Why did the BBC censor Bregman’s lecture?

That BBC - as far as we know - originally found Bregman’s lecture to be fully acceptable. He said that it “was reviewed through the full editorial process” before it was given in late-October.

However between it being delivered live, and broadcast less than a month later, a separate BBC row unfolded over its editing of a Trump speech for a Panorama programme, in which it spliced two clips together that were said more than 50 minutes apart.

In response, Trump threatened to sue the corporation.

While the BBC has said that it decided to remove that particular sentence from Bregman’s lecture “on legal advice,” he suspects otherwise.

“This has happened against my wishes, and I’m genuinely dismayed by it,” Bregman said.

“Not because people can’t disagree with my words, but because self-censorship driven by fear (Trump threatening to sue the BBC) should concern all of us.”

He added that he was told the decision came from “the highest levels within the BBC” - who that was specifically, is not mentioned.

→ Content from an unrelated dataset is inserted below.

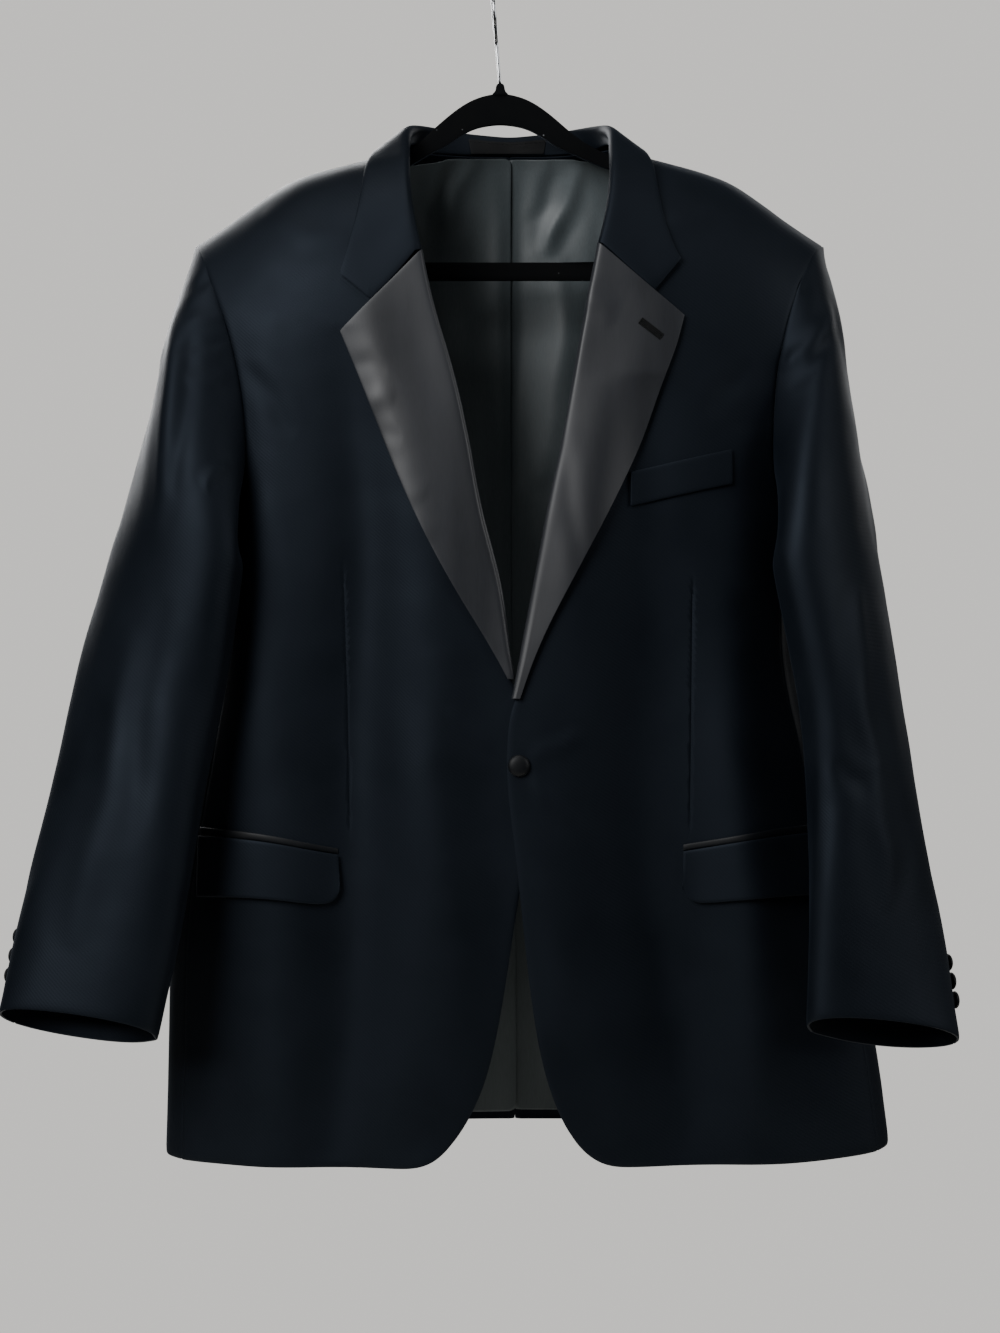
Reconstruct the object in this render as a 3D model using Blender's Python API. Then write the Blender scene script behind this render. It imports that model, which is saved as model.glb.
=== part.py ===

Jon Sopel says the response is “a blatant example of bending the knee to Donald Trump.”

Was there any justification in censoring the speech?

The Reith Lectures, which began in 1948, aim to “advance public understanding and debate on important topics like politics, history, and social issues”, according to the BBC.

“The entire point of them is that it is not a BBC journalist delivering these lectures. It is not someone who works for the corporation,” Lewis Goodall explains.

“They are supposed to be authoritative, cerebral, learned and grounded in fact and reason, but nonetheless, a personal account of a key, fundamental set of issues facing the modern world.”

Even on the BBC’s grounds of removing it based on legal advice, or if they did so because of impartiality standards, Jon and Lewis believe it is easy to make the case that what Bregman said is true.

“Many people could argue very credibly that that is a true and factual statement - that Trump is the most corrupt president in history,” Lewis says.

Lewis cites Trump witholding congressionally approved military aid to Ukraine to pressure its government into announcing an investigation into his political rival at the time – Joe Biden – and, after he lost the 2020 election, asking the Georgia Secretary of State to “find 11,780 votes”, as just a few examples to back up the accusation.

“We could go on and on,” Lewis says.

“And therefore, Bregman's on extremely firm foundations in that statement”.

He says it is “chilling” that the BBC have taken this decision, most likely, as a result of Trump’s legal threat.

“This is what litigation does from someone like Trump. It's the chill effect that we've seen in network after network in the United States, and now we're seeing it play out with the BBC in our own country.”